Look through the material below and count the lines with the string "three". Report only the count.

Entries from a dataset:
Start
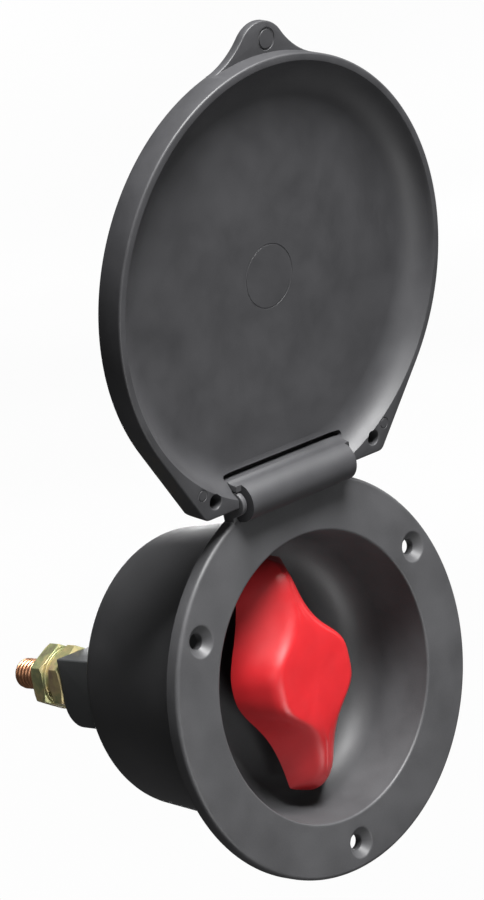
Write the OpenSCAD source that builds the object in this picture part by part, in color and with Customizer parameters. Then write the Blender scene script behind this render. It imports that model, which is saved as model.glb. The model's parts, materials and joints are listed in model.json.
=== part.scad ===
// Battery isolator switch in a round recess cup with a hinged weather lid.
// X is to the right, Y runs into the panel and Z points up towards the hinge.
// The origin is the centre of the flange's back face, where it meets the panel.
// The lid stands open, as it stays when it is let go.

/* [Flange and cup] */
// Outer diameter of the mounting flange
flange_d = 112; // [100:1:130]
// Thickness of the mounting flange
flange_t = 4.5; // [3:0.1:8]
// Diameter of the round opening in the flange
mouth_d = 81; // [70:1:90]
// Depth of the bowl behind the front face
bowl_depth = 25.5; // [24:0.5:30]
// Depth of the cup behind the panel
cup_depth = 53; // [50:1:60]
// Circle through the three panel screw holes
screw_circle_d = 97.7; // [92:0.1:104]
// Diameter of each panel screw hole
screw_hole_d = 4.5; // [3.5:0.1:5.5]
// Diameter of each countersink
countersink_d = 8.8; // [7:0.1:10]

/* [Lid and hinge] */
// Outer diameter of the lid's rim
lid_d = 122; // [118:1:136]
// Depth of the lid over its rim
lid_t = 8.4; // [7:0.1:12]
// Depth of the dish inside the lid
dish_depth = 6.2; // [4:0.1:6.5]
// Angle between the closed lid and the open lid shown
lid_open_angle = 168; // [0:1:175]
// Diameter of the hinge barrel
barrel_d = 10.8; // [8:0.1:12]
// Width across the two hinge lugs
hinge_w = 44.4; // [36:0.1:50]
// Diameter of the steel hinge pin
hinge_pin_d = 3; // [2:0.1:4]

/* [Knob] */
// Length of the knob from tip to tip
knob_length = 71; // [60:0.1:72]
// Width of the knob's flat crown
knob_crown_w = 29; // [24:1:34]
// Height of the knob from its skirt to its crown
knob_height = 12.8; // [10:0.1:16]

/* [Switch body] */
// Diameter of the switch drum
drum_d = 54; // [50:1:60]
// Diameter of the switch body's rear flange
base_flange_d = 66; // [62:1:70]
// Distance between the two terminal studs
stud_spacing = 38; // [34:1:44]
// Thread diameter of the terminal studs
stud_d = 10; // [8:1:12]
// Distance from the panel to the end of the studs
stud_reach = 105.5; // [100:0.5:115]
// Width across flats of the terminal nuts
nut_flats = 17.5; // [13:0.5:19]
// Thickness of each terminal nut
nut_t = 5; // [4:0.5:8]

/* [Hidden] */
$fn = 96;

charcoal = [0.13, 0.13, 0.14];
red = [0.80, 0.06, 0.05];
dark_grey = [0.20, 0.21, 0.22];
steel = [0.66, 0.67, 0.68];
brass = [0.78, 0.62, 0.30];
copper = [0.76, 0.42, 0.25];
zinc_yellow = [0.70, 0.62, 0.30];
rubber_black = [0.06, 0.06, 0.06];

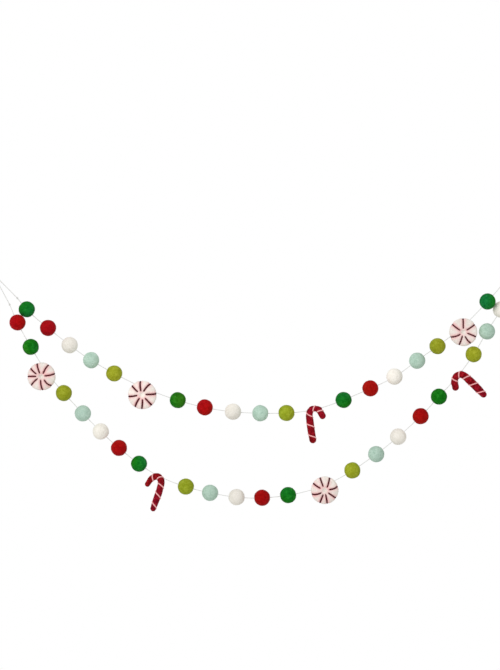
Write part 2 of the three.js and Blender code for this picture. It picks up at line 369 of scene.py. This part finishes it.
discBlush = (246, 188, 188)
felts = {name: feltMaterial(f"{name} felt", dye, discBlush if name == "cream" else None)
         for name, dye in feltDyes.items()}
yarns = {name: yarnMaterial(f"{name} yarn", dye) for name, dye in yarnDyes.items()}
print("materials made:", len(felts) + len(yarns))

hangLeft = {"upper": (0.0012, 0.0, 0.0), "lower": (-0.0012, 0.0, 0.0)}  # the two end loops on one hook
knotSet = {"reach": 0.00105, "stretch": 0.0015, "depth": 0.9, "points": 90, "pitch": 0.003}


def endLoop(hook, knot):  # from the knot up its back leg, round the hook and down its front leg
    down = unit(knot - hook)
    side = unit(np.array((0, 1, 0)) - down * down[1])
    legEnd = np.linalg.norm(knot - hook) - stringSet["intoKnot"]
    spread, close = stringSet["hookSpread"], stringSet["knotSpread"]
    turn = [hook + side * spread * math.cos(a) - down * spread * math.sin(a)
            for a in np.linspace(0, math.pi, stringSet["hookPoints"])]
    foot = hook + down * legEnd
    return evenly(np.vstack([[foot + side * close], turn, [foot - side * close]]), stringSet["step"])


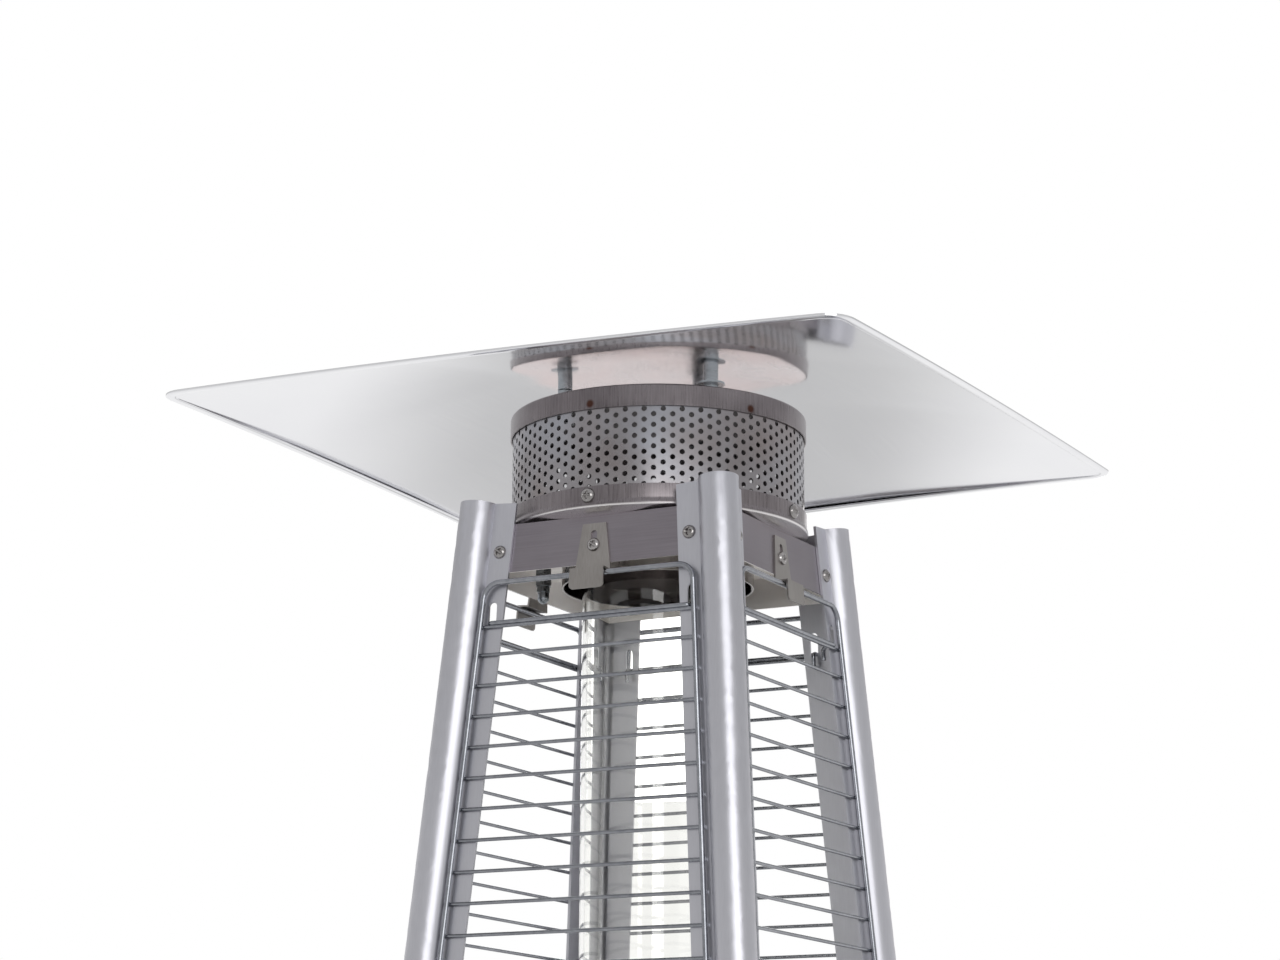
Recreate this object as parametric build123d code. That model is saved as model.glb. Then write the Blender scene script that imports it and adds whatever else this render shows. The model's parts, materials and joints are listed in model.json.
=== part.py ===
# Free-standing gas patio heater in the form of a tall pyramid.
# Four aluminium corner posts lean in from a square base to a small steel box.
# The box carries a round vent drum, and three studs on the drum carry a square reflector.
# Between the posts stand a glass flame tube and four wire guards, over a cabinet
# with a hinged door for the gas bottle.
#
# Frame: origin on the floor under the middle of the heater, +Z up, millimetres.
# The front, with the door and the knob, faces -Y, and the wheels are at +Y.
from build123d import *
import math
import os

os.makedirs("parts", exist_ok=True)

# Heights above the floor
drum_top = 2230.0          # top of the drum's lid
drum_height = 84.0
box_height = 32.7
post_above_box = 14.0
box_top = drum_top - drum_height
box_bottom = box_top - box_height
post_top = box_top + post_above_box    # at the flanges' free edges
deck_top = 880.0           # top of the burner deck
base_top = 60.0
base_bottom = 14.0
kerb_height = 40.0         # upstand that the posts and panels are screwed to

# Widths of the pyramid
base_side = 262.0          # half width of the base
base_margin = 14.0         # from the base's side to the pyramid's faces, at the floor
base_half = base_side - base_margin    # half width of the faces, carried down to the floor
box_half = 89.5            # half width of the faces at the top of the box
taper = (base_half - box_half) / box_top
slope = math.hypot(1, taper)

# Clearances
seat_gap = 0.2             # between sheets that are screwed together
hole_gap = 0.1             # round screws and studs, on the radius
running_gap = 0.05         # round shafts that turn or slide, on the radius
overrun = 5.0              # how far a cutting tool reaches past what it cuts

# Sheet metal
sheet = 1.2
base_sheet = 2.0

# Corner posts
flange_thick = 1.8
flange_reach = 29.5        # from the corner of the faces to the flange's free edge
nose_radius = 13.2
nose_wall = 1.8
nose_inset = 0.2           # the nose's centre lies this far inside both faces
slot_width = 6.0
slot_height = 16.5
slot_from_corner = 21.3

# Pan head screws
screw_radius = 2.0
screw_head_radius = 4.6
screw_head_height = 2.9
screw_dome_share = 0.9     # of the head's height that is rounded
post_screw_from_corner = 21.2
post_screw_length = 7.0
box_screw_rise = 13.9      # above the box's lower edge
deck_screw_drop = 18.0
base_screw_rise = 24.0
post_screw_heights = (box_bottom + box_screw_rise, deck_top - deck_screw_drop, base_top + base_screw_rise)

# Guards
guard_wire = 3.6
guard_bar = 2.4
hanger_wire = 3.0
guard_corner_radius = 11.0
guard_weld = 0.5           # how far welded wires sink into each other
guard_side_from_corner = 16.6
guard_shift = 1.2          # each guard hangs this far to the left in its slots, seen from outside
guard_top_drop = 8.0
guard_above_deck = 19.0
guard_top = box_bottom - guard_top_drop
guard_bottom = deck_top + guard_above_deck
first_bar_drop = 37.0
first_bar = box_bottom - first_bar_drop
first_gap = 18.8
bar_pitch = 20.33
hanger_rise = 2.4
hook_reach = 9.0
hook_drop = 9.0

# Clips that hold the guards' top wires
clip_thick = 1.2
clip_top_drop = 5.7        # below the top of the box
clip_top = box_top - clip_top_drop
clip_top_width = 17.0
clip_bottom_width = 26.5
clip_lip = 14.0
clip_lip_width = 25.0
clip_corner = 3.0
clip_screw_rise = 12.5     # above the box's lower edge
clip_screw_height = box_bottom + clip_screw_rise
clip_screw_length = 8.2
keyhole_width = 4.6
keyhole_rise = 7.5
nut_across_flats = 8.0
nut_height = 4.0
nut_dome = 3.4

# Drum
drum_radius = 100.8
lid_height = 15.0
lid_edge = 2.5
screen_radius = 99.2
screen_thick = 1.0
pan_band_rise = 17.0       # heights above the box
pan_bead_rise = 3.5
drum_screw_rise = 11.0
pan_band_top = box_top + pan_band_rise
pan_bead_height = box_top + pan_bead_rise
drum_screw_height = box_top + drum_screw_rise
pan_bead = 0.9
pan_floor_radius = 95.0
drum_screw_length = 6.0
drum_head_radius = 5.0

# Collar and heat shield under the box
collar_radius = 64.7
collar_flange = 5.0
shield_rise = 20.7         # underside of the heat shield above the box's lower edge
shield_height = box_bottom + shield_rise
collar_tab_width = 14.0
collar_tab_drop = 17.0
collar_tab_angles = (55.0, 175.0, 295.0)   # from +Y towards -X

# Reflector
reflector_half = 243.2
reflector_corner = 17.0
rim_drop = 10.5            # rim's underside below the drum's top
reflector_rim = drum_top - rim_drop
reflector_rise = 31.5      # from the rim up to the middle
reflector_sheet = 1.0
reflector_hem = 7.0
reflector_hem_thick = 1.4
reflector_step_shares = (1.0, 0.82, 0.62, 0.45, 0.29)
reflector_bend_share = 3.5   # exponent of the curve from the middle down to the rim

# Studs that carry the reflector
stud_circle = 64.0
stud_angles = (-60.0, 60.0, 180.0)     # from -Y towards +X
stud_sleeve = 5.0
stud_radius = 2.5
stud_above = 16.0
stud_head_radius = 6.5
stud_head_height = 1.5
washer_radius = 9.5
washer_thick = 1.2
washer_rises = (4.5, 11.5, 11.0)
top_washer_radius = 12.0
wing_nut_radius = 5.5
wing_nut_height = 6.0
wing_span = 26.0
wing_thick = 2.4
wing_height = 12.0

# Bolts that hold the drum on the box, at the studs' angles
bolt_circle = 77.2
bolt_radius = 2.5
standoff_flats = 10.0
standoff_end = 0.9         # above the box's lower edge
bolt_nut_flats = 8.4
bolt_nut_height = 4.0
bolt_nut_barrel = 4.2
bolt_nut_radius = 3.9
bolt_grip = 8.0            # how far a bolt reaches into its nut

# Glass flame tube
glass_radius = 51.0
glass_wall = 2.6
glass_in_box = 7.7
glass_top = box_bottom + glass_in_box
gasket_height = 3.0
seat_height = 13.0
seat_wall = 2.0
seat_flange = 8.0
seat_gap_radial = 0.6

# Burner, below and through the deck
deck_skirt = 32.0
deck_hole = 42.0
burner_radius = 38.0
burner_cup = 34.0
burner_wall = 1.5
venturi_radius = 11.0
venturi_length = 78.0
air_port_share = 1.5       # height of the air ports above the tube's end, of its radius
injector_radius = 6.0
injector_length = 22.0
screen_cap_radius = 31.0
screen_cap_height = 16.0
screen_cap_thick = 1.0
burner_rise = 9.0          # burner rim above the deck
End
THE RESPONSE →
3